— Begin RECORDS SHOWN —

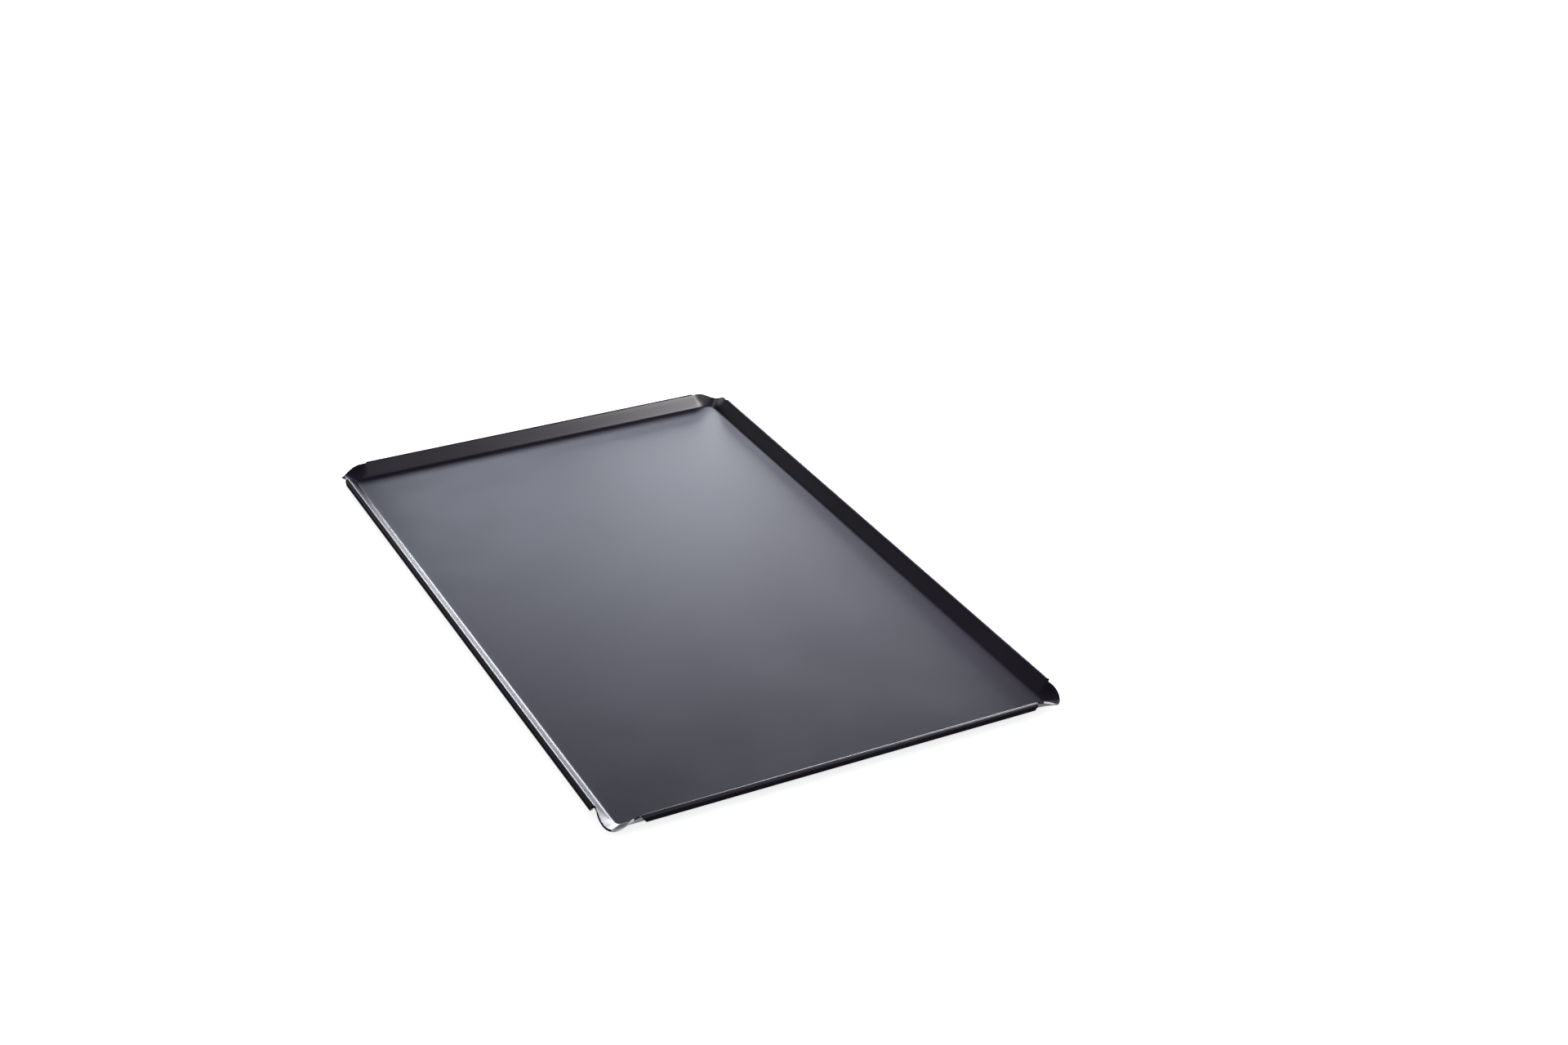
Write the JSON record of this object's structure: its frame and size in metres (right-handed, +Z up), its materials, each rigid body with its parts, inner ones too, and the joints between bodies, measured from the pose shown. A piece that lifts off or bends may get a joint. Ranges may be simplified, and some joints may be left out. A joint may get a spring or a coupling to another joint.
{
  "type": "baking sheet",
  "caption": "Shallow rectangular baking sheet of coated metal, with flared walls, rims folded over into a short lip and open pinched corners.",
  "frame": {"origin": "on the underside of the floor, at the middle of the tray", "axes": "+Z up, square to the floor; +Y along the long side; +X along the short side"},
  "size_m": [0.325, 0.53, 0.0108],
  "materials": {
    "sheet_metal": "bare rolled sheet, shows nowhere but at cut edges",
    "food_coat": "dark anthracite fluoropolymer non-stick coat, fine satin",
    "underside_coat": "dark anthracite fluoropolymer coat, satin"
  },
  "bodies": {
    "root": {"aluminium_sheet": "sheet_metal", "food_side_coating": "food_coat", "underside_coating": "underside_coat"}
  },
  "joints": []
}
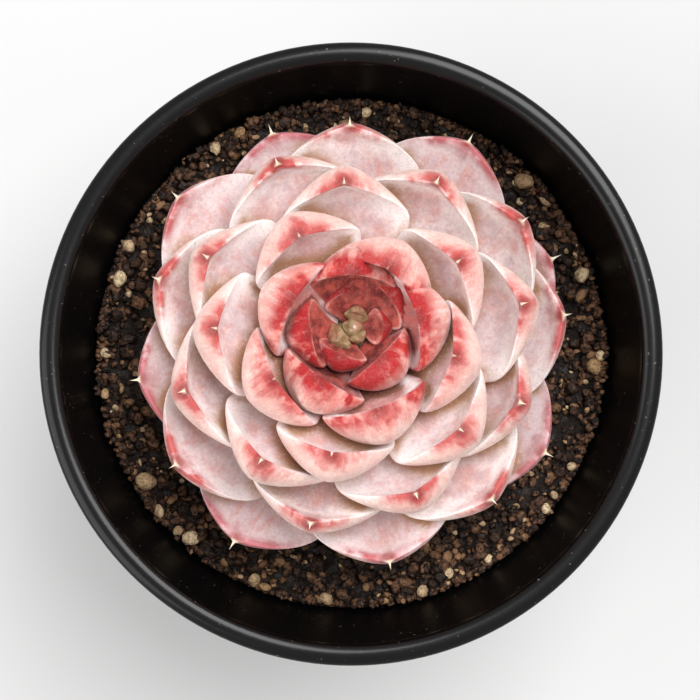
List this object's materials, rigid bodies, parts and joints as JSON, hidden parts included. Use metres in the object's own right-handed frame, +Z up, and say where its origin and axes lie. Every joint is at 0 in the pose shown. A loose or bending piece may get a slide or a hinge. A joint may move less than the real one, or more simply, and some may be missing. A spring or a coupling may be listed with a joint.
{
  "type": "potted red velvet echeveria",
  "caption": "Compact rosette succulent with thick incurved pale pink leaves, red round the heart and tipped with small thorns, in soil in a round black tapered pot.",
  "frame": {"origin": "centre of the pot's underside, on the surface that the pot stands on", "axes": "+Z up along the pot's axis, +Y towards the side that the rosette leans to, +X to the right as seen from above with +Y away"},
  "size_m": [0.11, 0.11, 0.1042],
  "materials": {
    "pot_plastic": "satin moulded black plastic",
    "potting_mix": "moist dark crumbs with pale grains",
    "young_leaf": "waxy red under a thin powdery bloom",
    "grown_leaf": "powdery white-pink bloom, red at the tip",
    "old_leaf": "powdery greyish pink bloom",
    "heart_flesh": "waxy greenish beige",
    "stem_skin": "dull"
  },
  "bodies": {
    "root": {"pot": "pot_plastic", "soil": "potting_mix", "stem": "stem_skin", "heart_bud": "heart_flesh", "leaf_05": "young_leaf", "leaf_06": "young_leaf", "leaf_07": "young_leaf", "leaf_08": "young_leaf", "leaf_09": "young_leaf", "leaf_10": "young_leaf", "leaf_11": "young_leaf", "leaf_12": "young_leaf", "leaf_13": "young_leaf", "leaf_14": "young_leaf", "leaf_15": "young_leaf", "leaf_16": "grown_leaf", "leaf_17": "grown_leaf", "leaf_18": "grown_leaf", "leaf_19": "grown_leaf", "leaf_20": "grown_leaf", "leaf_21": "grown_leaf", "leaf_22": "grown_leaf", "leaf_23": "grown_leaf", "leaf_24": "grown_leaf", "leaf_25": "grown_leaf", "leaf_26": "grown_leaf", "leaf_27": "grown_leaf", "leaf_28": "grown_leaf", "leaf_29": "grown_leaf", "leaf_30": "grown_leaf", "leaf_31": "grown_leaf", "leaf_32": "grown_leaf", "leaf_33": "grown_leaf", "leaf_34": "grown_leaf", "leaf_35": "grown_leaf", "leaf_36": "grown_leaf", "leaf_37": "grown_leaf", "leaf_38": "old_leaf", "leaf_39": "old_leaf", "leaf_40": "old_leaf", "leaf_41": "old_leaf", "leaf_42": "old_leaf", "leaf_43": "old_leaf", "leaf_44": "old_leaf", "leaf_45": "old_leaf", "leaf_46": "old_leaf", "leaf_47": "old_leaf"}
  },
  "joints": []
}
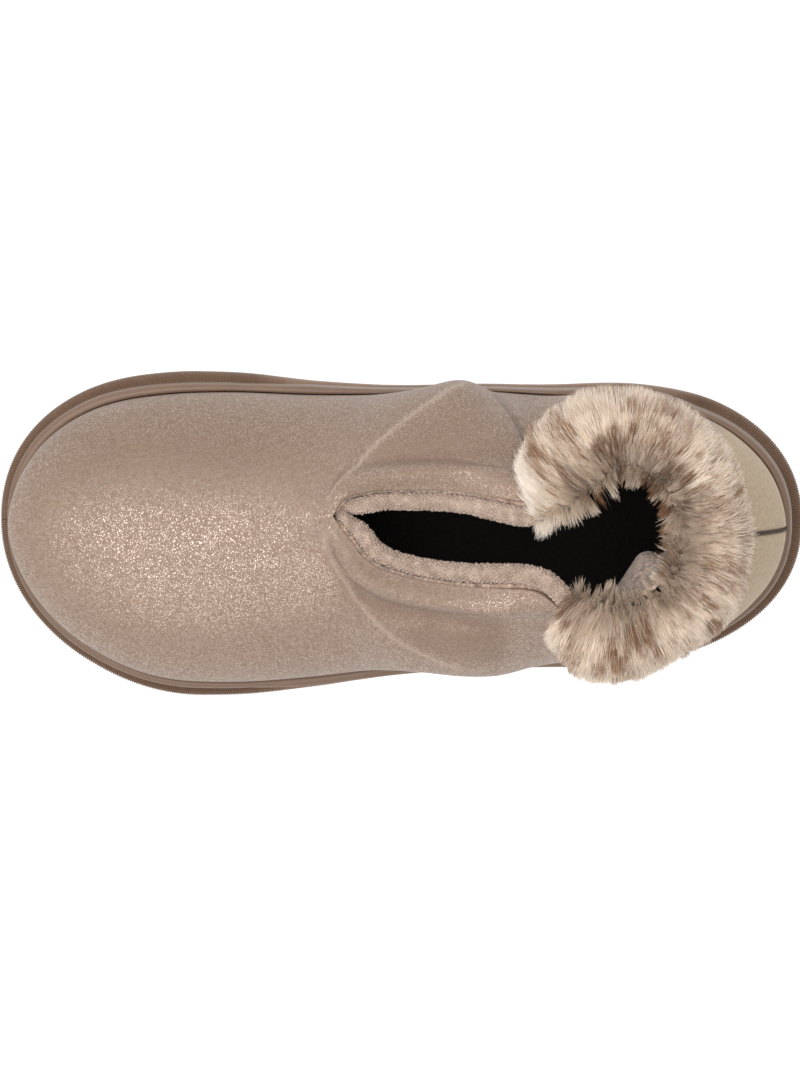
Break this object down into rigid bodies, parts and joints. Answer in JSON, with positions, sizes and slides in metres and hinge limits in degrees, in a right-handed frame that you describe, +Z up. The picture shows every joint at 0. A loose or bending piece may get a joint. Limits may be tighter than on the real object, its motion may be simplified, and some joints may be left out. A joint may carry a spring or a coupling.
{
  "type": "bootie slipper",
  "caption": "Ankle-high bootie slipper for the left foot with a moulded rubber sole, a soft shimmering upper, an open V throat edged in pile and a turned-out fur cuff round the collar",
  "frame": {"origin": "the middle of the part's box in plan, on the floor", "axes": "+Z is up, the toe points along -X and the heel along +X, and the inner side of the foot is +Y"},
  "size_m": [0.27, 0.1108, 0.1349],
  "materials": {
    "sole_rubber": "matte, moulded",
    "midsole_foam": "satin, moulded",
    "fleece": "fleece pile",
    "shimmer_suede": "short nap with a metallic shimmer",
    "pile": "curly pile",
    "fur": "long fur, cream with brown tips"
  },
  "bodies": {
    "root": {"outsole": "sole_rubber", "midsole": "midsole_foam", "insole": "fleece", "upper": "shimmer_suede", "throat_binding": "pile", "fur_cuff": "fur"}
  },
  "joints": []
}
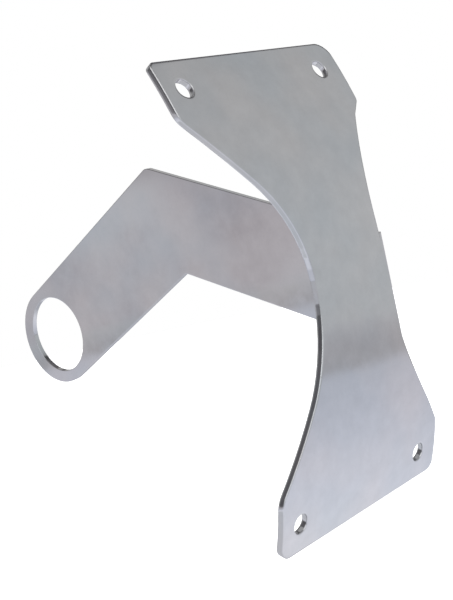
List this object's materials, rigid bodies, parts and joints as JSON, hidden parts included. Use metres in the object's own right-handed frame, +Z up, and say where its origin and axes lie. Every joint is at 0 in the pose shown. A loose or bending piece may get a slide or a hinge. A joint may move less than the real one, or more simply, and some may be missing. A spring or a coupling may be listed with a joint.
{
  "type": "license plate bracket",
  "caption": "Chromed steel side-mount license plate bracket: a bowed hourglass plate with corner bolt holes, folded at its waist into an elbowed arm with an axle eye.",
  "frame": {"origin": "centre of the axle hole, midway through the sheet", "axes": "+X along the axle hole's axis and the plate's width, towards the side the arm is on; +Y from the plate's front face back along the arm, so the plate faces -Y; +Z up"},
  "size_m": [0.0911, 0.2192, 0.1632],
  "materials": {
    "chrome": "bright chrome plating on steel sheet"
  },
  "bodies": {
    "root": {"bracket": "chrome"}
  },
  "joints": []
}
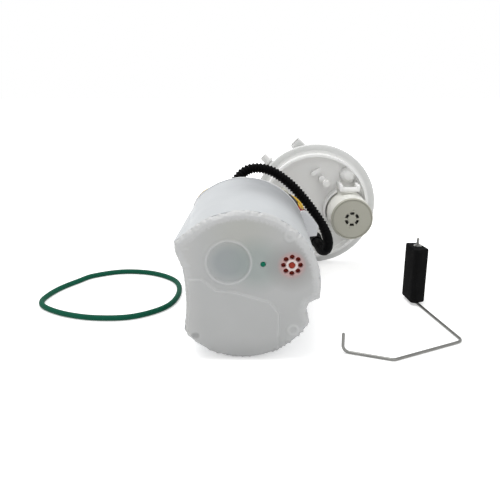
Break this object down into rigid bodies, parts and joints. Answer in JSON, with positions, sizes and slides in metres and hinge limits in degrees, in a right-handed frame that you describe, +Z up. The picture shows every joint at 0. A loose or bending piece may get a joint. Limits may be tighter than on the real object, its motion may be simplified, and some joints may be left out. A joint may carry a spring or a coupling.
{
  "type": "fuel pump module",
  "caption": "In-tank fuel pump module: reservoir with pump, sprung flange with ports and vent valve, hose, loose seal ring and float arm.",
  "frame": {"origin": "on the floor under the middle of the whole set's bounding box", "axes": "+Y along the module from the reservoir's bottom plate to the flange, +X across it, +Z up"},
  "size_m": [0.3594, 0.2541, 0.1331],
  "materials": {
    "milky_plastic": "milky, slightly translucent moulding",
    "white_plastic": "matt white moulding",
    "beige_plastic": "matt beige moulding",
    "black_plastic": "matt black moulding",
    "green_plastic": "matt green moulding",
    "black_rubber": "matt black rubber",
    "green_rubber": "satin green rubber",
    "red_rubber": "matt dark red rubber",
    "black_foam": "dense closed-cell foam",
    "steel": "bright drawn steel",
    "brass": "tinned brass",
    "ferrite": "sintered ferrite",
    "carbon": "pressed carbon",
    "ceramic": "ceramic card with a printed track",
    "strainer_cloth": "fine woven strainer cloth",
    "yellow_insulation": "satin wire insulation",
    "red_insulation": "satin wire insulation",
    "black_insulation": "satin wire insulation"
  },
  "bodies": {
    "reservoir": {"reservoir_shell": "milky_plastic", "bottom_plate": "milky_plastic", "reservoir_lid": "milky_plastic", "umbrella_valve": "red_rubber", "jet_nozzle": "green_plastic", "jet_tube": "white_plastic", "pump_case": "steel", "pump_inlet_cap": "black_plastic", "pump_outlet_cap": "black_plastic", "pump_magnets": "ferrite", "pump_brushes": "carbon", "pump_isolator": "black_rubber", "inlet_strainer": "strainer_cloth", "regulator_housing": "beige_plastic", "regulator_spring": "steel", "outlet_elbow": "white_plastic", "hose_cuff_lid": "black_rubber", "fuel_hose": "black_rubber", "sender_housing": "white_plastic", "sender_card": "ceramic", "lid_grommet": "black_rubber", "sender_wire_yellow": "yellow_insulation", "sender_wire_black": "black_insulation", "pump_wire_red": "red_insulation", "pump_wire_black": "black_insulation"},
    "flange": {"flange": "white_plastic", "connector_terminals": "brass", "outlet_spigot": "white_plastic", "vapour_spigot": "white_plastic", "guide_rod_upper": "steel", "guide_rod_lower": "steel", "guide_spring_upper": "steel", "guide_spring_lower": "steel", "rod_clips": "steel", "vent_body": "beige_plastic", "vent_cap": "beige_plastic", "vent_seal": "black_rubber", "vent_spring": "steel", "hose_cuff_flange": "black_rubber", "harness_plug": "black_plastic"},
    "pump_rotor": {"pump_armature": "steel", "pump_impeller": "black_plastic"},
    "regulator_valve": {"regulator_valve": "steel"},
    "vent_float": {"vent_float": "white_plastic"},
    "sender_rotor": {"sender_rotor": "black_plastic", "sender_wiper": "brass"},
    "seal_ring": {"seal_ring": "green_rubber"},
    "float_arm": {"arm_wire": "steel", "push_nut": "steel"},
    "arm_float": {"arm_float": "black_foam"}
  },
  "joints": [
    {"name": "flange_slide", "type": "slide", "parent": "reservoir", "child": "flange", "axis": [0, 1, 0], "range_m": [-0.03, 0], "stiffness_N_per_m": 300, "springref_m": 0.03, "deforming": ["guide_spring_upper", "guide_spring_lower", "fuel_hose", "sender_wire_yellow", "sender_wire_black", "pump_wire_red", "pump_wire_black"]},
    {"name": "pump_spin", "type": "hinge", "parent": "reservoir", "child": "pump_rotor", "pos_m": [-0.009, -0.07, 0.072], "axis": [0, 1, 0], "continuous": true},
    {"name": "regulator_lift", "type": "slide", "parent": "reservoir", "child": "regulator_valve", "axis": [0, 1, 0], "range_m": [0, 0.001], "stiffness_N_per_m": 500, "springref_m": -0.003, "deforming": ["regulator_spring"]},
    {"name": "vent_float_slide", "type": "slide", "parent": "flange", "child": "vent_float", "axis": [0, 1, 0], "range_m": [-0.006, 0], "stiffness_N_per_m": 20, "springref_m": 0.004, "deforming": ["vent_spring"]},
    {"name": "sender_swing", "type": "hinge", "parent": "reservoir", "child": "sender_rotor", "pos_m": [-0.0423, -0.028, 0.044], "axis": [1, 0, 0], "range_deg": [-40, 40]},
    {"name": "seal_ring_lift", "type": "slide", "parent": "reservoir", "child": "seal_ring", "axis": [0, 0, 1], "range_m": [0, 0.05]},
    {"name": "float_arm_lift", "type": "slide", "parent": "reservoir", "child": "float_arm", "axis": [0, 0, 1], "range_m": [0, 0.05]},
    {"name": "float_turn", "type": "hinge", "parent": "float_arm", "child": "arm_float", "pos_m": [0.162, -0.0098, 0.03], "axis": [0, 0, 1], "continuous": true}
  ]
}
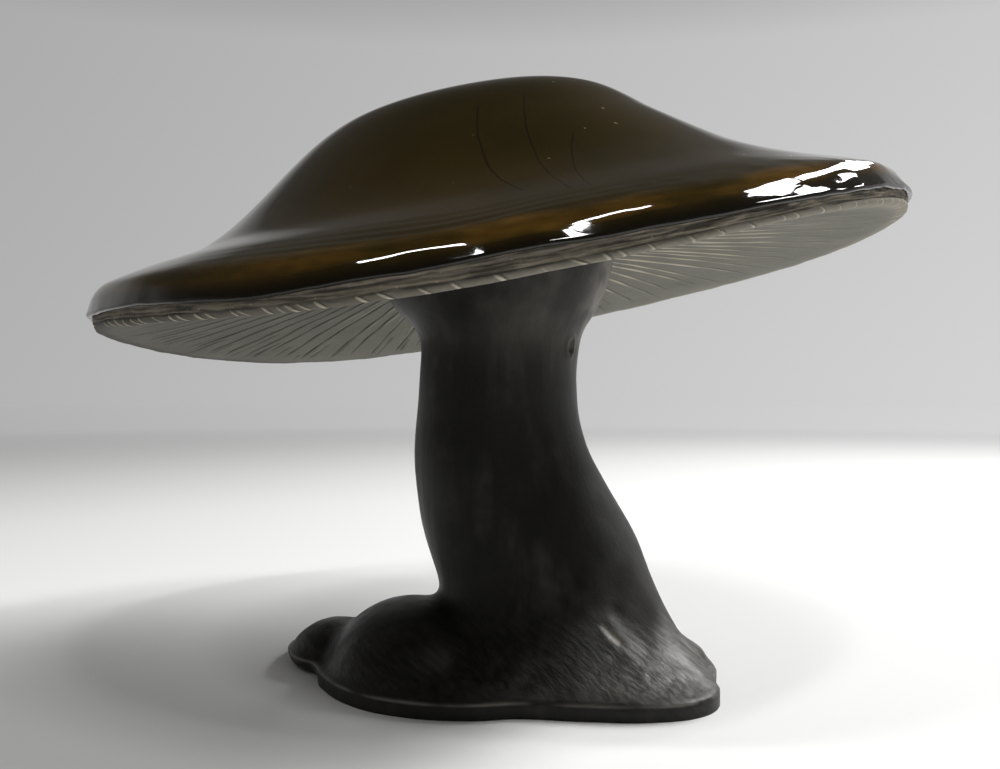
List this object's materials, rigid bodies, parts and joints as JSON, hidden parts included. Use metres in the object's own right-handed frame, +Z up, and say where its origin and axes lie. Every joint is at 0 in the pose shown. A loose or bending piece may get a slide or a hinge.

— End RECORDS SHOWN —

_REQUEST_: Copy each line above that contains the word "inner".

_RESULT OF THIS TASK_:
Write the JSON record of this object's structure: its frame and size in metres (right-handed, +Z up), its materials, each rigid body with its parts, inner ones too, and the joints between bodies, measured from the pose shown. A piece that lifts off or bends may get a joint. Ranges may be simplified, and some joints may be left out. A joint may get a spring or a coupling to another joint.
  "frame": {"origin": "the middle of the part's box in plan, on the floor", "axes": "+Z is up, the toe points along -X and the heel along +X, and the inner side of the foot is +Y"},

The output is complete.